Broadcom’s revenue growth rate doesn’t reflect what’s really happening at the tech giant.
When dissecting the state of a public company, you can’t often rely on the headline figures alone. Frequently, there’s more to the story than just revenue growth or profit margins — there’s a story behind each metric.
Case in point, consider Broadcom‘s (AVGO 1.90%) latest report. The company certainly wasn’t trying to be misleading, but the headline number that it trumpets — that its revenue rose 47% year over year to $13.1 billion — doesn’t tell the full story of what’s going on.
Broadcom’s former core business isn’t doing great
Broadcom has become a gigantic tech player by doing a lot of things. It’s best known for designing chips, but it also offers software for computing infrastructure, virtual desktops, and cybersecurity. In addition, it makes connectivity switches that are critical for data center functionality.
In that light, one might look at last quarter’s 47% revenue growth figure and assume that Broadcom’s core operations were excelling. They weren’t. In November, Broadcom completed its $69 billion acquisition of VMware, which focused on cloud computing and virtual desktops. As a result, Broadcom’s financials now include sales from a huge business that it didn’t own last year, skewing its growth figures.
If you factor out VMware’s contribution to the top line, Broadcom’s revenue rose a mere 4% year over year. That’s a poor performance, especially considering the tailwinds that are blowing for its semiconductor business.

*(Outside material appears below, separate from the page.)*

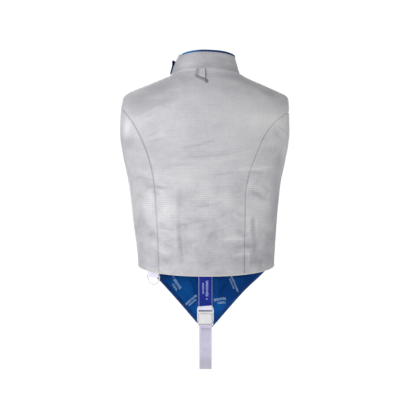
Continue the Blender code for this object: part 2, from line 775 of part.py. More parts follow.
def smooth_path(points, count):
    """A smooth curve through points of a plane, as evenly stepped points."""
    padded = [points[0]] + list(points) + [points[-1]]
    path = []
    for a, b, c, d in zip(padded, padded[1:], padded[2:], padded[3:]):
        p, q, r, s = Vector(a), Vector(b), Vector(c), Vector(d)
        for share in spread(count)[:-1]:
            slope = (r - p) * share
            bend = (2 * p - 5 * q + 4 * r - s) * share**2
            twist = (3 * q - p - 3 * r + s) * share**3
            path.append(tuple((2 * q + slope + bend + twist) / 2))
    return path + [points[-1]]


def ribbon(name, path, width, thickness, finish, parts):
    """Webbing of this width along a path of (y, z) points in the middle plane of the vest."""
    layers = [[], []]
    for i, point in enumerate(path):
        before, after = path[max(i - 1, 0)], path[min(i + 1, len(path) - 1)]
        ways = []
        for one, other in ((before, point), (point, after)):
            way = Vector((other[0] - one[0], other[1] - one[1]))
            if way.length > 0:
                ways.append(way.normalized())
        middle = sum(ways, Vector((0, 0))).normalized()
        reach = thickness / 2 / max(middle.dot(ways[0]), 0.5)
        side = Vector((-middle.y, middle.x)) * reach
        for layer, sign in zip(layers, (1, -1)):
            y, z = point[0] + sign * side.x, point[1] + sign * side.y
            layer.append([Vector((-width / 2, y, z)), Vector((width / 2, y, z))])
    return wall(name, *layers, finish, parts)


def along_buckle(down, out):
    """The (y, z) of a place on the buckle: this far down it and this far out of its middle plane."""
    lean = math.radians(BUCKLE_LEAN)
    y = BUCKLE_TOP[0] - down * math.sin(lean) + out * math.cos(lean)
    z = BUCKLE_TOP[1] - down * math.cos(lean) - out * math.sin(lean)
    return y, z


def wrap(middle, radius, start, end, count):
    """Places (down, out) on an arc round a bar of the buckle, its angle turning from out to down."""
    places = []
    for i in range(count + 1):
        turn = math.radians(start + (end - start) * i / count)
        places.append((middle + radius * math.sin(turn), radius * math.cos(turn)))
    return places


def build_straps(parts, front, printed, plain):
    """The webbing from the back hem to the buckle, and on under the body to the apron's tip."""
    hem = ring_point(TORSO, BACK_HEM, 0.0)
    start_y = hem.y - CLOTH - 2 * GAP - WEBBING / 2 - BINDING_OUT
    radius = BAR_THICKNESS / 2 + BAR_CLEARANCE + WEBBING / 2
    joined = WEBBING / 2 + GAP / 2
    upper = [(start_y, hem.z + 24), (start_y, hem.z + 10), (start_y - 1.2, hem.z - 4)]
    upper += list(STRAP_FALL)
    upper += [along_buckle(down, joined) for down in (-12.0, -4.0)]
    path = smooth_path(upper, 3)
    places = [(0.0, radius)] + wrap(MALE_BAR[1] - BAR_THICKNESS / 4, radius, 0, 180, 8)
    places += [(0.0, -radius), (-4.0, -joined), (-16.0, -joined)]
    path += [along_buckle(*place) for place in places]
    ribbon("strap_printed", path, PRINTED_WIDTH, WEBBING, printed, parts)

    tip = front.at(APRON_TIP, math.pi, 0.0)
    seam = front.at(APRON_TIP + STRAP_SEWN, math.pi, 0.0)
    inset = CLOTH + LINING + 2 * GAP + WEBBING / 2 + STRAP_SLACK
    bar_end, joint, tail = FEMALE_BAR[1] + 1, FEMALE_BAR[1] + 5, FEMALE_BAR[1] + STRAP_TAIL
    places = [(tail, joined), (joint, joined), (bar_end, radius)]
    places += wrap(FEMALE_BAR[0] + BAR_THICKNESS / 4, radius, 360, 180, 8)
    places += [(bar_end, -radius), (joint, -joined)]
    path = [along_buckle(*place) for place in places]
    lower = [along_buckle(tail, -joined)] + list(STRAP_ROUTE)
    lower += [(tip.y + inset, tip.z + 1.0), (seam.y + inset, seam.z)]
    path += smooth_path(lower, 4)
    ribbon("strap_plain", path, PLAIN_WIDTH, WEBBING, plain, parts)


def build_buckle(parts, finish):
    """The fastened side-release buckle: its toothed half above, its housing below.

    Both halves are drawn upright from the top of the toothed half, then leant with the strap.
    """
    lean = math.radians(BUCKLE_LEAN)
    up = Vector((0, math.sin(lean), math.cos(lean)))
    out = Vector((0, math.cos(lean), -math.sin(lean)))
    frame = Matrix((Vector((-1, 0, 0)), up, out)).transposed().to_4x4()
    frame.translation = Vector((0, *BUCKLE_TOP)) * MM
    pieces = []

    def both_sides(outline):
        return outline + [(-x, v) for x, v in reversed(outline)]

    def pocket_and_slot(piece, half, top, slot_top, slot_low, low):
        """Thins the bar between two heights on both faces, and cuts the slot beside it through."""
        for out_of in (-POCKET_OUT, POCKET_OUT):
            middle, size = (0, (top + low) / 2, out_of), (2 * half, top - low, POCKET_DEPTH)
            join(piece, box("pocket", middle, size, finish, parts), "DIFFERENCE")
        middle, size = (0, (slot_top + slot_low) / 2, 0), (2 * half, slot_top - slot_low, 12.0)
        join(piece, box("slot", middle, size, finish, parts), "DIFFERENCE")

    half = BUCKLE_WIDTH / 2
    inner = PRINTED_WIDTH / 2 + BUCKLE_CLEARANCE
    outline = [(inner + 0.5, -1.0), (half - 0.6, -6.0), (half, -9.0), (half, -17.2), (half - 3.4, -17.8)]
    male = plate("buckle_male", both_sides(outline), MALE_THICKNESS, finish, parts, 0.8)
    pocket_and_slot(male, inner, 2.0, -MALE_BAR[1], -MALE_SLOT, -MALE_SLOT)
    for side in (-1, 1):
        outline = [(15.2, -16.5), (half, -16.5), (half - 0.9, -19.2), (half, -22.0), (half, -35.0)]
        outline += [(half - 1.4, -40.0), (15.2, -41.2)]
        arm = plate("arm", [(side * x, v) for x, v in outline], MALE_THICKNESS, finish, parts, 0.6)
        join(male, arm)
    join(male, box("tongue", (0, -22.0, 0), (8.0, 12.0, 3.6), finish, parts, 0.5))
    pieces.append(male)

    outline = [(14.7, -20.8), (14.7, -41.6), (half - 0.4, -42.2), (half - 1.2, -46.0), (half - 2.4, -50.4)]
    female = plate("buckle_female", both_sides(outline), FEMALE_THICKNESS, finish, parts, 0.8)
    join(female, box("housing", (0, -30.65, 0), (29.4, 25.1, 9.4), finish, parts, 1.2))
    join(female, box("cavity", (0, -23.0, 0), (23.0, 16.0, 5.0), finish, parts), "DIFFERENCE")
    mouth = PLAIN_WIDTH / 2 + BUCKLE_CLEARANCE
    pocket_and_slot(female, mouth, -FEMALE_SLOT, -FEMALE_SLOT, -FEMALE_BAR[0], -FEMALE_BAR[1] - 4)
    pieces.append(female)
    for piece in pieces:
        piece.matrix_world = frame


def main():
    for obj in list(bpy.data.objects):
        bpy.data.objects.remove(obj, do_unlink=True)
    parts = bpy.data.collections.new(NAME)
    bpy.context.scene.collection.children.link(parts)
    silver = material("silver_cloth", (0.50, 0.49, 0.53), 0.45, 0.5)
    blue = material("blue_lining", (0.008, 0.084, 0.300), 0.6)
    navy = material("navy_band", (0.002, 0.009, 0.080), 0.6)
    cream = material("cream_binding", (0.72, 0.68, 0.66), 0.7)
    tape = material("zip_tape", (0.40, 0.40, 0.42), 0.7)
    steel = material("steel", (0.75, 0.75, 0.76), 0.25, 1.0)
    white_webbing = material("white_webbing", (0.72, 0.69, 0.86), 0.7)
    printed = material("printed_webbing", (0.014, 0.036, 0.235), 0.6)
    plain = material("plain_webbing", (0.60, 0.57, 0.70), 0.7)
    plastic = material("white_plastic", (0.74, 0.76, 0.76), 0.35)
    build_back(parts, silver)
    build_binding(parts, cream)
    front = build_fronts(parts, silver, blue, navy)
    build_collar(parts, silver, blue, navy)
    build_nape_loop(parts, silver)
    build_zip(parts, front, tape, steel)
    build_tab_and_ring(parts, white_webbing, steel)
    build_straps(parts, front, printed, plain)
    build_buckle(parts, plastic)


if __name__ == "__main__":
    main()
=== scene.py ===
"""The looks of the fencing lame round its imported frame. Sizes are in millimetres until a mesh is made."""

import math

import bmesh
import bpy
import numpy as np
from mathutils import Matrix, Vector, noise


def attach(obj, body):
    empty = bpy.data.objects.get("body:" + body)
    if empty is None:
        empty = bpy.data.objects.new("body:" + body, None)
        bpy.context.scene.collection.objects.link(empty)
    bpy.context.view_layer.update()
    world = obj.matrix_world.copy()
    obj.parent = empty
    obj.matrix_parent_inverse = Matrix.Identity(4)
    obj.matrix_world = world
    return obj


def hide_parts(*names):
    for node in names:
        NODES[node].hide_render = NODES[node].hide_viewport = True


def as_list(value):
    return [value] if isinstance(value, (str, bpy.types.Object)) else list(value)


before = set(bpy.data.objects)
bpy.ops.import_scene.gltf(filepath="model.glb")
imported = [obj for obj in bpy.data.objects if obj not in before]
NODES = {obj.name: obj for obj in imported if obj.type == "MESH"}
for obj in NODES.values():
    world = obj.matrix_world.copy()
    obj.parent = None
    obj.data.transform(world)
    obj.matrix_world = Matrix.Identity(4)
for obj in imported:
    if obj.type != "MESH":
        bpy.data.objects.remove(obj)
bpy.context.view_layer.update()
MM = 0.001

# ---------------------------------------------------------------- sizes, most of them the part's own
# The cloth is thinner here than in the part's solids, and a few edges are set where the photo has them.
GAP = 0.3
CLOTH = 1.2
LINING = 0.8
SOLID_CLOTH = 1.6
SOLID_LINING = 1.0
WEBBING = 1.5
SHOULDER_TIP = -48.0
ARMPIT = -230.0
HEM = -438.5
APRON_TIP = -600.0
COLLAR_TOP = 38.8
RIM_TOP = 43.0
BINDING = 3.2
BACK_LOW = -436.2
ARMHOLE_MIDDLE = (SHOULDER_TIP + ARMPIT) / 2
ARMHOLE_HALF_HEIGHT = (SHOULDER_TIP - ARMPIT) / 2
ARMHOLE_HALF_WIDTH = {"back": 55.0, "front": 58.0}
APRON_CORNER = 156.0
APRON_TIP_HALF_WIDTH = 16.0
APRON_DRAWN_IN = 4.4
EDGE_BAND_WIDTH = 7.0
BAND_END = -588.0
ZIP_X = 55.0
ZIP_SLOT = 6.0
ZIP_TAPE_WIDTH = 18.0
ZIP_END = -449.0
RING_WIRE = 2.5
RING_DROP = 10.5
RING_X = 121.4
BACK_HEM = -435.0
TAB_WIDTH = 33.0
TAB_TOP = 30.0
TAB_INSET = 2.3
TAB_THICKNESS = 2.8
TAB_LAYER = 1.2
TAB_SAG = 2.3
TAB_SHIFT = -0.9
PRINTED_WIDTH = 30.4
PLAIN_WIDTH = 28.2
BUCKLE_TOP = (77.5, -522.5)
BUCKLE_LEAN = math.radians(19.0)
BAR_THICKNESS = 2.2
BAR_CLEARANCE = 0.35
MALE_BAR_LOW = 8.4
FEMALE_BAR = (47.0, 50.4)
STRAP_FALL = ((99.5, -468.0), (91.5, -492.0))
STRAP_ROUTE = (
    (46.0, -606.0), (36.5, -642.0), (14.0, -673.5), (-14.0, -683.3), (-48.0, -668.0), (-78.0, -632.0),
)
STRAP_SEWN = 18.0
STRAP_SLACK = 0.8
STRAP_TAIL = 9.5
FLAP_START = math.radians(168)
FLAP_END = math.radians(82)
FLARE_FROM = math.radians(108)
FLARE_LOW = 1.0
FLARE_HIGH = 10.8
FLARE_LEVEL = 30.0
FLARE_POWER = 4.5
FLAP_CORNER = 0.22
LOOP_TOP = -2.0
LOOP_LONG = 36.5
RISE_POWER = 1.4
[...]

Given the massive demand for its connectivity switches and custom chip designs (Broadcom has helped cloud computing giants such as Alphabet design custom chips for artificial intelligence training), investors were disappointed by its fiscal third-quarter results. After the company delivered the report on Sept. 5, the stock plummeted 10%. Clearly, the market wasn’t distracted by the headline figure and responded accordingly.
Clearly, this AI-connected company’s recent performance wasn’t what investors were hoping for. But is there hope for a rebound on the horizon?
Next year should be better for Broadcom
During the earnings conference call, analysts asked management what they were expecting in terms of growth from the AI segment, especially since it was flat year over year in fiscal Q3. For that period, which ended Aug. 4, AI revenue was about $3.1 billion, but management expects it to rise to $3.5 billion in Q4. Furthermore, Broadcom expects strong AI growth in fiscal 2025, although it didn’t offer specific guidance for that period.
In its fiscal 2025, Broadcom’s numbers will once again be comparable to prior-year numbers on an apples-to-apples basis — both years’ figures will include the inorganic growth the company accrued from the VMWare purchase. The consensus forecast from analysts covering Broadcom is that its revenue will grow by 17% in fiscal 2025, so they agree with management that it should be a better year.
But is that enough to make the stock a buy?
Recently Broadcom was trading at 29 times forward earnings. That’s a higher valuation than some of its chipmaking peers — Taiwan Semiconductor Manufacturing, for example, was trading at 25 times forward earnings.
Despite the recent share price drop and Broadcom’s pedigree, its stock doesn’t quite look like a strong value proposition, nor like a great growth story. Its thesis lands somewhere in the middle of those two, making it a difficult stock to buy. I think there are better options out there than Broadcom if you’re looking to increase your exposure to the artificial intelligence trend.